Per cui la mia preoccupazione è sempre stata quella di non promuovere alcuna iniziativa politica e tantomeno alcun tesseramento, sia per onorare il mandato congressuale, sia per non creare situazioni di rimessa in discussione del nuovo soggetto che avrebbero trovato la reazione in primo luogo di parlamentari e dirigenti provenienti dalla nostra storia.

Ciò non mi ha impedito peraltro di dedicarmi, assieme ad altri dirigenti, a iniziative che contribuissero a conservare e onorare la storia del popolarismo e la sua ricchezza valoriale ancor oggi preziosa per la politica del nostro paese, come la promozione della memoria e del magistero dei nostri ‘padri fondatori’, Sturzo, De Gasperi e Moro, ogni anno, con iniziative editoriali e convegni a Caltagirone, Roma, Trento, e in altre città, oltreché il suggerimento e la collaborazione piuttosto attiva con le iniziative dell’Istituto Sturzo (tralascio di parlare della difficile gestione dei debiti pregressi e risalenti sino alla Democrazia Cristiana, oltreché del contenzioso giudiziario non ancora concluso, gestione di cui si occupano generosamente tesoriere e co-rappresentante legale).

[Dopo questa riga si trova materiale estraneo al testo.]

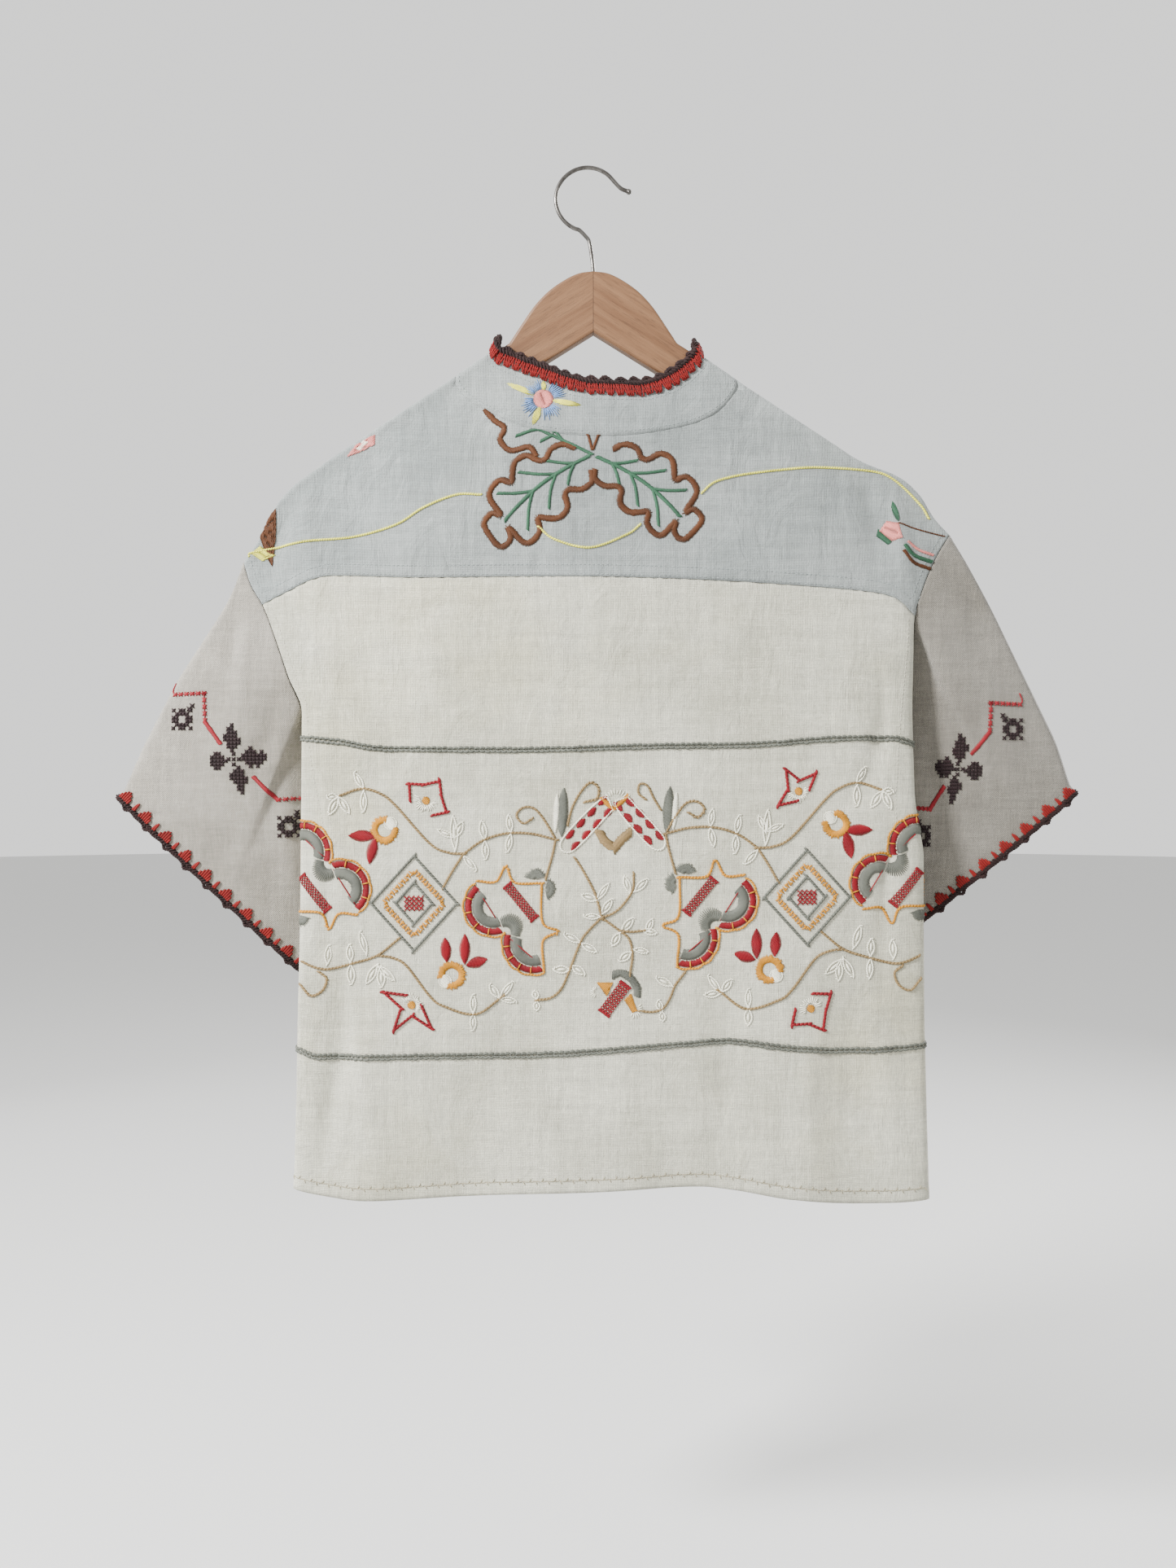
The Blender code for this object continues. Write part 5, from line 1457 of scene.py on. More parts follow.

La scelta di non promuovere iniziative politiche legate all’attualità è stata una scelta, lo ripeto. La mia preoccupazione è sempre stata quella di evitare di provocare polemiche politiche ‘intestine’, facili da prevedere qualora avessi consentito di non rispettare il mandato congressuale del 2002, che avrebbero ulteriormente mortificato la memoria e il prestigio della nostra tradizione. Basti pensare che recentemente il prof. Nino Luciani volendo riunire a Bologna tutte le sigle che pretendono una qualche derivazione o rappresentanza della vecchia Democrazia Cristiana ne ha censite oltre una cinquantina.

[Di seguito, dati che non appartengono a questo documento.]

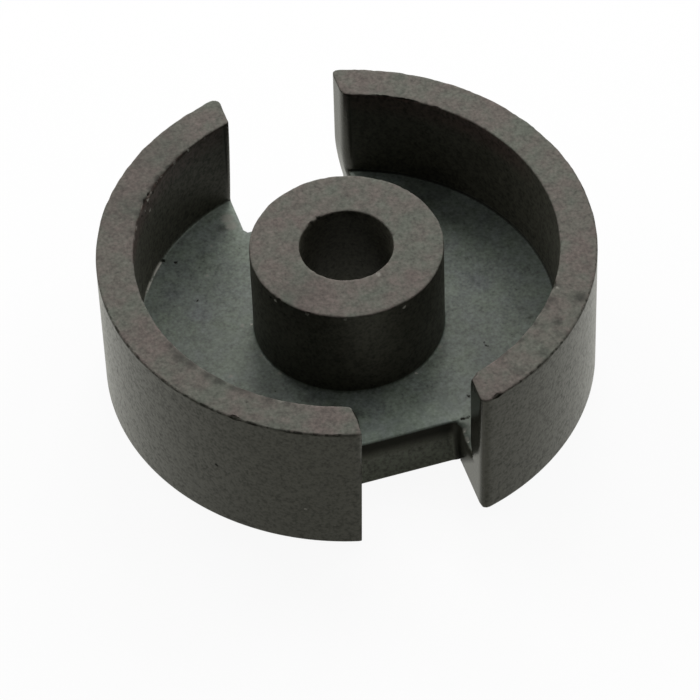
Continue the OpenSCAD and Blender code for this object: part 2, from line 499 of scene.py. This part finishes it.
RUBBED = [(-4.43, -2.05, 3.6, 0.26), (-4.27, -2.29, 3.6, 0.24), (-4.03, -2.69, 3.6, 0.22),
          (-3.83, -2.94, 3.6, 0.26), (-3.55, -3.22, 3.6, 0.24), (-3.34, -3.41, 3.6, 0.22),
          (-3.65, 3.15, 3.6, 0.17), (-3.40, 3.40, 3.6, 0.15), (-3.10, 3.66, 3.6, 0.13),
          (-3.92, 2.82, 3.6, 0.17), (-4.14, 2.48, 3.6, 0.15), (-4.42, 1.95, 3.6, 0.12),
          (3.68, -3.74, 3.6, 0.14), (-2.95, -3.79, 3.6, 0.24), (-2.6, -4.0, 3.6, 0.2),
          (3.75, -3.04, 3.6, 0.2),
          (4.0, -2.65, 3.6, 0.13), (3.6, -3.18, 3.6, 0.13), (3.2, -3.58, 3.6, 0.12),
          (2.72, -3.95, 3.6, 0.13), (2.3, -4.2, 3.6, 0.12), (2.26, 4.20, 3.6, 0.12),
          (2.54, 4.03, 3.6, 0.12), (2.83, 3.84, 3.6, 0.10),
          (3.08, 3.65, 3.6, 0.10), (1.45, -3.9, 1.1, 0.4), (1.45, -4.25, 1.1, 0.4), (-1.92, 3.72, 1.1, 0.24),
          (4.37, -3.19, 3.6, 0.24), (3.88, -1.24, 1.1, 0.08), (-4.55, -1.61, 3.6, 0.16)]
# The floor mark at the left front of the post is painted shadow of the post.
DULL_AND_SHADOW = [(-3.2, 4.1, 3.6, 1.7), (-4.3, 2.8, 3.6, 1.2), (-2.1, -1.5, 1.1, 0.7), (1.4, -3.1, 1.1, 0.6),
        (3.8, -1.2, 1.1, 0.8), (-1.4, -1.1, 3.6, 0.9)]
FOOT_LINE = [(-3.88, 2.74, 1.1, 0.62)]
BLUISH = [(3.05, 0.13, 1.1, 0.7), (-3.14, 1.38, 1.1, 0.6), (-3.6, 2.2, 1.1, 0.4)]
# The three marks at x about 1.37 and height about 1.09 are painted highlights on the lumpy ear of floor at
# the front right.
FLECKS_AND_HIGHLIGHTS = [(4.01, -2.75, 3.6, 0.04), (3.29, -3.41, 3.6, 0.04), (0.41, -1.07, 3.59, 0.07),
          (-4.26, 2.10, 3.55, 0.06), (-4.39, 1.80, 3.55, 0.05), (-3.42, 3.29, 3.56, 0.06),
          (-3.29, 3.42, 3.56, 0.05), (-2.88, 3.77, 3.55, 0.06), (-2.01, 4.30, 3.55, 0.04),
          (-1.43, -1.64, 3.53, 0.06), (-0.68, -2.07, 3.53, 0.06), (-2.2, -0.35, 1.12, 0.06),
          (-1.98, -1.01, 1.12, 0.07), (1.7, -1.43, 1.12, 0.07), (-3.65, 3.00, 1.12, 0.07),
          (1.39, -3.95, 1.09, 0.11), (1.37, -4.2, 1.09, 0.10), (1.35, -4.45, 1.08, 0.08),
          (-3.66, 3.02, 3.54, 0.06), (-4.25, 2.11, 3.50, 0.06),
          (-2.30, 3.27, 1.1, 0.05), (-2.67, 2.40, 1.1, 0.05), (-3.04, -0.74, 1.1, 0.07),
          (-2.34, 0.65, 1.1, 0.07), (-2.59, -4.97, 1.06, 0.04), (4.22, -3.69, 3.23, 0.06),
          (-5.30, -1.82, 0.94, 0.04), (-1.70, 3.98, 1.1, 0.21), (-1.68, 3.72, 1.1, 0.18)]
# The last three marks are painted highlights on the lumpy ear of floor at the front right.
BRIGHT_AND_HIGHLIGHTS = [(-2.49, 4.04, 3.56, 0.05), (-3.77, 2.88, 3.5, 0.06), (-3.74, 2.93, 3.11, 0.055),
          (-3.91, 2.70, 3.36, 0.05), (-1.96, -0.95, 3.45, 0.045), (0.68, -2.07, 3.46, 0.05),
          (0.94, -2.02, 1.12, 0.045), (-2.14, 0.61, 1.12, 0.045), (1.39, -3.98, 1.1, 0.05),
          (1.38, -4.27, 1.09, 0.05), (1.35, -4.5, 1.08, 0.045)]
DARK_SPOTS = [(2.70, -1.74, 1.1, 0.05), (2.69, -1.62, 1.1, 0.035), (-3.23, 3.03, 1.1, 0.065),
              (-3.09, 1.72, 1.1, 0.045), (1.46, -3.62, 1.1, 0.05), (1.51, -3.635, 1.1, 0.045),
              (1.56, -3.64, 1.1, 0.045), (1.61, -3.63, 1.1, 0.045), (1.65, -3.61, 1.1, 0.04),
              (1.82, -3.04, 1.1, 0.06), (-3.48, 3.18, 1.1, 0.075), (-4.21, -3.69, 1.75, 0.05),
              (-0.33, 1.02, 3.6, 0.08), (1.37, -4.9, 3.45, 0.07), (1.36, -4.72, 3.45, 0.08),
              (-4.02, 2.52, 3.42, 0.045), (-4.30, 2.00, 3.53, 0.045), (-3.59, 3.10, 3.48, 0.06),
              (-3.79, 2.86, 3.39, 0.045), (-3.80, 2.80, 3.25, 0.05), (-2.03, -0.80, 3.42, 0.05)]
# Painted light on the front slot's right side, next to its end face.
PAINTED_LIGHT_MARKS = [(1.36, -4.0, 0.9, 0.75), (1.36, -4.35, 1.0, 0.5)]

GROUND_WARM, GROUND_COOL = paint(93, 84, 80), paint(85, 88, 80)
FLOOR_GREEN, FLOOR_BLUE = paint(109, 119, 108), paint(106, 112, 112)
SKIN, SKIN_PALE, SKIN_BROWN = paint(60, 59, 50), paint(67, 66, 57), paint(72, 59, 54)
# HOLLOW_AND_SHADE is also the colour of painted shade, and HOLLOW_PAINTED_LIGHT that of painted light over
# it.
HOLLOW_AND_SHADE, HOLLOW_PAINTED_LIGHT = paint(34, 34, 29), paint(66, 66, 58)
FLECK_AND_HIGHLIGHT, BARE_GRAIN_AND_HIGHLIGHT = paint(140, 138, 130), paint(178, 176, 166)

drift = ferrite.noise(place, DRIFT, detail=2, roughness=0.6).rises(0.35, 0.65)
patches = ferrite.noise(place, PATCH, detail=3, roughness=0.6, shift=5.0).rises(0.35, 0.65)
tint = drift * 0.45 + patches * 0.55
floor_tint = (tint * 0.7 + marks(BLUISH, 0.0) * 0.5).clamp()
ground_tint = (tint - marks(MAUVE, 0.0) * 0.5 + marks(GREENISH, 0.0) * 0.5).clamp()
ground_colour = ferrite.mix(ground_tint, GROUND_WARM, GROUND_COOL)
floor_colour = ferrite.mix(floor_tint, FLOOR_GREEN, FLOOR_BLUE)
brown_top = at_r.rises(4.2, 4.5) * at_r.rises(WALL_R + 0.1, WALL_R + 0.03) \
    * at_z.rises(HEIGHT - 0.75, HEIGHT - 0.25) * at_y.rises(0.6, 1.8)
skin_colour = ferrite.mix(brown_top, ferrite.mix(tint, SKIN, SKIN_PALE), SKIN_BROWN)
# Painted light: the lower part of the front slot's end face is made paler and greener, standing in for light
# thrown up from the floor.
slot_foot_painted_light = slot_foot * at_z.rises(0.85, 0.45)
skin_colour = ferrite.mix(slot_foot_painted_light * 0.35, skin_colour, FLOOR_GREEN)
colour = ferrite.mix(ground, ferrite.mix(floor, skin_colour, floor_colour), ground_colour)

# The brightness of the grain, and the places where the dark dull shader goes in: pores, pits, mottle and
# painted shade.
grain = ferrite.noise(place, GRAIN, detail=1.5, roughness=0.6, shift=2.0)
cloud = ferrite.noise(place, CLOUD, detail=2, roughness=0.6, shift=8.0)
# Painted light: the floor towards the ends of the slots is made lighter.
floor_painted_light_near_slots = at_x.size().rises(2.1, 1.2) * at_r.rises(2.7, 3.4) * floor
speckle = (grain - 0.5) * 1.5 + (cloud - 0.5) * 0.9 + 1.0 + floor_painted_light_near_slots * 0.45
speckle = speckle * (1 - marks(SMUDGES_AND_SHADOW) * 0.3) * (1 - marks(RUBBED, 0.0) * 0.6) \
    * (1 - marks(DULL_AND_SHADOW, 0.0) * 0.22) * (1 - outside * 0.65) * (1 - slot_side * 0.6) * (1 - post_wall * 0.3)
# Painted light: the front slot's right side is lightened next to its end face, where it lies in shade.
side_painted_light = slot_side * marks(PAINTED_LIGHT_MARKS)
speckle = speckle * (1 + slot_foot_painted_light * 0.25) * (1 + side_painted_light * 1.6)
colour = ferrite.mix(1.0, colour, ferrite.add("ShaderNodeCombineColor", sockets={
    0: speckle, 1: speckle, 2: speckle}), blend="MULTIPLY")
colour = ferrite.mix(marks(FLECKS_AND_HIGHLIGHTS) * 0.65, colour, FLECK_AND_HIGHLIGHT)
foot_line = marks(FOOT_LINE, 0.8) * at_r.rises(WALL_R - 0.05, WALL_R - 0.03) * patches.rises(0.2, 0.6) \
    * at_r.rises(WALL_R + 0.01, WALL_R - 0.01) * at_z.rises(1.2, 1.15)
colour = ferrite.mix(marks(BRIGHT_AND_HIGHLIGHTS).most(foot_line), colour, BARE_GRAIN_AND_HIGHLIGHT)
pores = grain.rises(0.26, 0.2) * 0.7
mottle = ((0.56 - grain) * 1.4 + (0.5 - cloud) * 0.5).clamp() * (1 - ground) * (1 - floor) \
    * (1 - slot_side * 0.75)
# Painted shade: a broken dark line along the front half of the rim's outer edge, standing in for its dark
# reflection.
front_rim_edge_painted_shade = at_r.rises(RIM_R - 0.055, RIM_R - 0.025) * at_z.rises(HEIGHT - 0.075, HEIGHT - 0.04) \
    * cloud.rises(0.5, 0.6) * at_y.rises(1.5, -0.5)
# Painted shade on the fillet at the foot of the inner wall, on the right side only.
right_foot_painted_shade = at_r.rises(WALL_R - 0.05, WALL_R - 0.02) * at_z.rises(FLOOR_Z + 0.06, FLOOR_Z + 0.03) \
    * at_z.rises(FLOOR_Z - 0.05, FLOOR_Z - 0.02) * at_r.rises(WALL_R + 0.03, WALL_R) * at_x.rises(0, 1)
# Painted shade on the front slot's right side next to its end face, bounded by a slanting line, not soot.
slot_side_painted_shade = slot_side * (out_y - at_z * 0.88).rises(4.15, 3.72) * at_z.rises(1.15, 1.0) * at_y.rises(0, -1)
# Besides pores, pits and mottle this mixes in painted shade: the upper part of the front slot's end face, the
# front rim edge line, the front slot's right side next to its end and the right foot fillet.
pores_and_painted_shade = pores.most(marks(DARK_SPOTS)).most(front_rim_edge_painted_shade * 0.7).most(mottle) \
    .most(slot_foot * at_z.rises(0.5, 0.9) * 0.9).most(slot_side * 0.24) \
    .most(slot_side_painted_shade * 0.85).most(right_foot_painted_shade * 0.8)

fine_bump = ferrite.add("ShaderNodeBump", sockets={"Strength": 0.35, "Distance": 0.012 * MM, "Height": grain})
roughness = 0.55 + 0.2 * ground - 0.02 * floor - 0.26 * outside - 0.31 * slot_side - 0.2 * slot_foot
body = ferrite.add("ShaderNodeBsdfPrincipled", sockets={
    "Base Color": colour, "Roughness": roughness, "IOR": 1.4, "Specular Tint": (1, 1, 0.86, 1),
    "Normal": fine_bump})
# A dark, dull shader for pores, pits and painted shade.
pore_and_shade_bsdf = ferrite.add("ShaderNodeBsdfPrincipled", sockets={
    "Base Color": ferrite.mix(side_painted_light, HOLLOW_AND_SHADE, HOLLOW_PAINTED_LIGHT), "Roughness": 0.9,
    "Specular IOR Level": 0.05})
shader = ferrite.add("ShaderNodeMixShader", sockets={0: pores_and_painted_shade, 1: body, 2: pore_and_shade_bsdf})
ferrite.cover(core_mesh, shader)

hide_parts("core_half")
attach(core, "root")

# ---------------------------------------------------------------------------- floor and lights
# The part stands on a plain white sheet, under six soft square lamps that hang in an arc behind
# it and to its sides.

TABLE = 0.6
LAMP_DISTANCE, LAMP_SIZE = 0.12, 0.05
SEEN_GLOW, MIRRORED_GLOW, ROOM_GLOW = 0.93, 0.88, 0.03
SHEET_Z = -0.005 * MM               # a hair under the part, so that the two faces never coincide
sheet_mesh = bpy.data.meshes.new("white_sheet")
sheet_mesh.from_pydata([(-TABLE, -TABLE, SHEET_Z), (TABLE, -TABLE, SHEET_Z), (TABLE, TABLE, SHEET_Z),
                        (-TABLE, TABLE, SHEET_Z)], [], [(0, 1, 2, 3)])
sheet = bpy.data.objects.new("white_sheet", sheet_mesh)
bpy.context.collection.objects.link(sheet)

paper = Finish("white_paper")
lit = paper.add("ShaderNodeBsdfDiffuse", sockets={"Color": (0.9, 0.9, 0.9, 1)})
seen = paper.add("ShaderNodeLightPath")
mirrored = seen.beside("Is Glossy Ray")
glow = paper.add("ShaderNodeEmission", sockets={
    "Color": paper.mix(mirrored, (1, 1, 1, 1), (1, 1, 0.92, 1)), "Strength": 1.0})
shown = paper.add("ShaderNodeMixShader", sockets={
    0: seen * SEEN_GLOW + mirrored * MIRRORED_GLOW, 1: lit, 2: glow})
paper.cover(sheet_mesh, shown)


def soft_lamp(name, azimuth, elevation, power):
    """Square area lamp that looks at the part. Azimuth 0 is behind it (+Y), 90 is at its right (+X)."""
    lamp = bpy.data.lights.new(name, "AREA")
    lamp.shape = "SQUARE"
    lamp.size = LAMP_SIZE
    lamp.energy = power
    round_, up = np.radians(azimuth), np.radians(elevation)
    towards = Vector((np.sin(round_) * np.cos(up), np.cos(round_) * np.cos(up), np.sin(up)))
    at = towards * LAMP_DISTANCE
    holder = bpy.data.objects.new(name, lamp)
    holder.matrix_world = Matrix.Translation(at) @ at.to_track_quat("Z", "Y").to_matrix().to_4x4()
    bpy.context.collection.objects.link(holder)


for name, azimuth, elevation, power in [
        ("lamp_behind_high", 22, 50, 0.031), ("lamp_behind_low", 22, 30, 0.050),
        ("lamp_behind_left", -20, 38, 0.060), ("lamp_right", 60, 35, 0.047),
        ("lamp_left", -60, 30, 0.026), ("lamp_far_right", 100, 50, 0.016)]:
    soft_lamp(name, azimuth, elevation, power)

world = bpy.data.worlds.new("studio")
bpy.context.scene.world = world
world.use_nodes = True
room = world.node_tree.nodes["Background"]
room.inputs["Color"].default_value = (1, 1, 1, 1)
room.inputs["Strength"].default_value = ROOM_GLOW

# -------------------------------------------------------------------------------------- camera
# A long lens from the front left, looking down at about 47.5 degrees, with the part high in view.
# The picture is square, and the aim point falls a little above its centre.

AIM = Vector((0, 0, 1.6)) * MM
AZIMUTH, ELEVATION, ROLL = np.radians([-16.1, 47.526, -2.198])
DISTANCE = 99.558 * MM
PICTURE = 700                       # pixels across the square picture
SENSOR = 36                         # millimetres across the camera's sensor
FOCAL = 4400                        # focal length in pixels of that picture
OFFSET = (-1.288, -44.18)           # where the aim point falls, right and down from the centre

back = Vector((np.sin(AZIMUTH) * np.cos(ELEVATION), -np.cos(AZIMUTH) * np.cos(ELEVATION),
               np.sin(ELEVATION)))
level = Vector((np.cos(AZIMUTH), np.sin(AZIMUTH), 0))
right = Matrix.Rotation(ROLL, 3, back) @ level
lens = bpy.data.cameras.new("camera")
lens.sensor_width = SENSOR
lens.lens = FOCAL * SENSOR / PICTURE
lens.clip_start = 0.001
lens.clip_end = 10
camera = bpy.data.objects.new("camera", lens)
turn = Matrix((right, back.cross(right), back)).transposed()
turn = turn @ Matrix.Rotation(np.arctan(OFFSET[1] / FOCAL), 3, "X")
turn = turn @ Matrix.Rotation(np.arctan(OFFSET[0] / FOCAL), 3, "Y")
camera.matrix_world = Matrix.Translation(AIM + back * DISTANCE) @ turn.to_4x4()
bpy.context.collection.objects.link(camera)
bpy.context.scene.camera = camera
bpy.context.scene.view_settings.view_transform = "Standard"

No, la DC e il PPI furono una sola esperienza e io ho sentito il dovere, anche tra tante incomprensioni, di difenderne la memoria. In questi anni ci è toccato infatti di assistere a uno spettacolo piuttosto deprimente: chi si è autocertificato come improbabile componente dell’ultimo Consiglio Nazionale della DC per poter adire alla magistratura, chi vi ha fatto ricorso per ottenere l’uso del simbolo, chi per l’uso della testata “Il Popolo”, chi non era presente all’ultimo Congresso del PPI perché allora non vi aderiva e successivamente ha avanzato pretese le più disparate, chi in questi anni ha transitato da varie sigle politiche e da ultimo è salito su una improbabile cattedra di coerenza politica. C’è posto per tutti e non sarò io a contestarlo.

Personalmente non ne sono convinto, ma se c’è qualcuno oggi che intende dar vita a un nuovo partito di cattolici o altre esperienze di collegamento lo osserverò con tutto il rispetto e l’attenzione interessata, ovviamente.

Ma, se possibile, lo si faccia senza attivare polemiche infondate e inevitabilmente penose.

 

N.B. Castagnetti ha tenuto a precisare che la risposta si limita al solo articolo qui indicato, non al successivo intervento di Giorgio Merlo anche da noi pubblicato (n.d.r.).


2 Commenti

  1. Anche Castagnetti nonostante le responsabilità che ha avuto e che ha cade nell’equivoco di parlare di “partito di cattolici” evocando così l’immagine di un soggetto confessionale che si presta a facili critiche. Io che ho qualche anno più di Castagnetti ho sempre sentito De Gasperi e tanti altri parlare sempre di “partito di ispirazione cristiana”. Questo perchè se per esempio un luterano o un anglicano ritenesse che nei valori cristiani vi sono i fondamenti per una mediazione sociale e per un progetto di società condivisibile non dovrebbe avere remore a votare per il partito che li pone a suo fondamento.

  2. In questo scritto Castagnetti spiega molto bene ciò che ha evitato di fare e perchè. Sarebbe bello per un individuo marginale come me sapere perchè nessuno di coloro che avrebbero avuto l’ esperienza e la notorietà per agire ha fatto nulla per evitare che le proprie idee (le nostre idee) svanissero dalla scena politica (salvo tutelare la personale presenza in scena).